GIVEN INSTRUCTION: Copy out each line exactly as it appears.

MATERIAL PROVIDED:
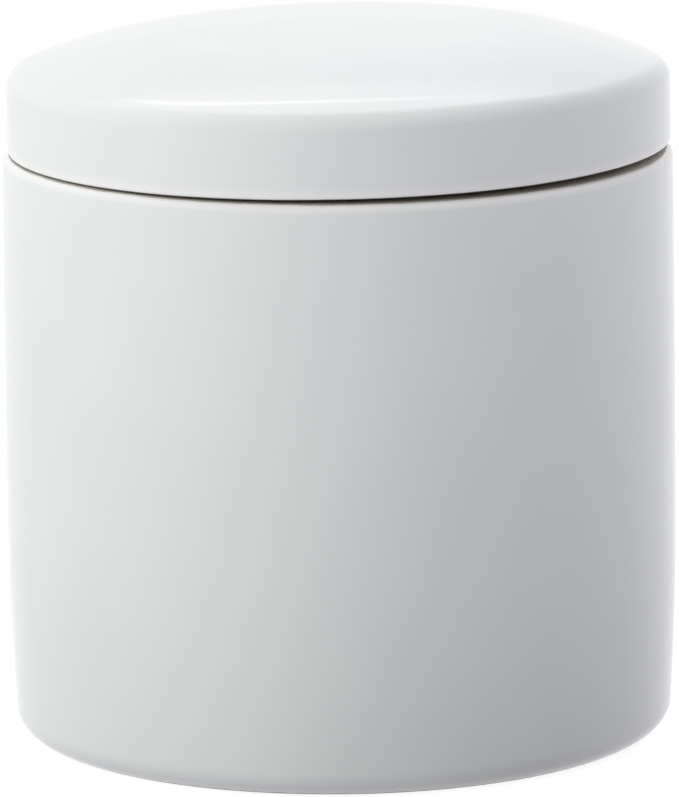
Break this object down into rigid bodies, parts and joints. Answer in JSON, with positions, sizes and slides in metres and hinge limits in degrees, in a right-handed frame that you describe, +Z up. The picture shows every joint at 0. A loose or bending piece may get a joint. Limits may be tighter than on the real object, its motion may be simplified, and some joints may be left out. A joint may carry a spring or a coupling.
{
  "type": "garlic keeper",
  "caption": "Round glazed porcelain keeper: a straight, slightly barrelled pot with a shallow domed cap lid whose collar drops into the mouth.",
  "frame": {"origin": "middle of the foot ring, on the surface that the pot stands on", "axes": "+Z up along the pot's axis, +X towards the side where the canted lid stands a little off the rim"},
  "size_m": [0.12, 0.12, 0.1271],
  "materials": {
    "pot_glaze": "glossy clear glaze over white porcelain, bare ground foot ring and rim land",
    "lid_glaze": "glossy clear glaze over white porcelain, bare seat land"
  },
  "bodies": {
    "pot": {"pot": "pot_glaze"},
    "lid": {"lid": "lid_glaze"}
  },
  "joints": [
    {"name": "lid_lift", "type": "slide", "parent": "pot", "child": "lid", "axis": [0, 0, 1], "range_m": [0, 0.15]}
  ]
}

RESULT BELOW:
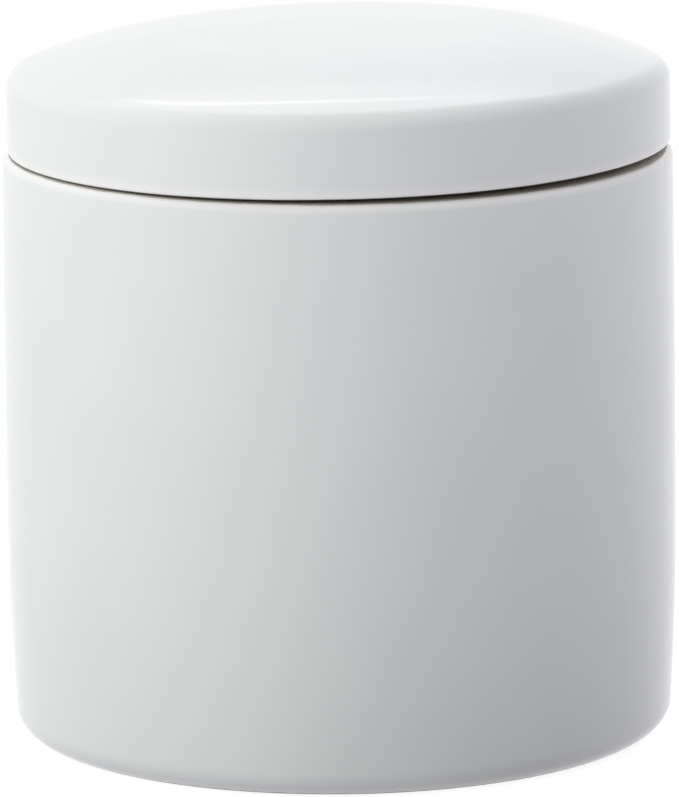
Break this object down into rigid bodies, parts and joints. Answer in JSON, with positions, sizes and slides in metres and hinge limits in degrees, in a right-handed frame that you describe, +Z up. The picture shows every joint at 0. A loose or bending piece may get a joint. Limits may be tighter than on the real object, its motion may be simplified, and some joints may be left out. A joint may carry a spring or a coupling.
{
  "type": "garlic keeper",
  "caption": "Round glazed porcelain keeper: a straight, slightly barrelled pot with a shallow domed cap lid whose collar drops into the mouth.",
  "frame": {"origin": "middle of the foot ring, on the surface that the pot stands on", "axes": "+Z up along the pot's axis, +X towards the side where the canted lid stands a little off the rim"},
  "size_m": [0.12, 0.12, 0.1271],
  "materials": {
    "pot_glaze": "glossy clear glaze over white porcelain, bare ground foot ring and rim land",
    "lid_glaze": "glossy clear glaze over white porcelain, bare seat land"
  },
  "bodies": {
    "pot": {"pot": "pot_glaze"},
    "lid": {"lid": "lid_glaze"}
  },
  "joints": [
    {"name": "lid_lift", "type": "slide", "parent": "pot", "child": "lid", "axis": [0, 0, 1], "range_m": [0, 0.15]}
  ]
}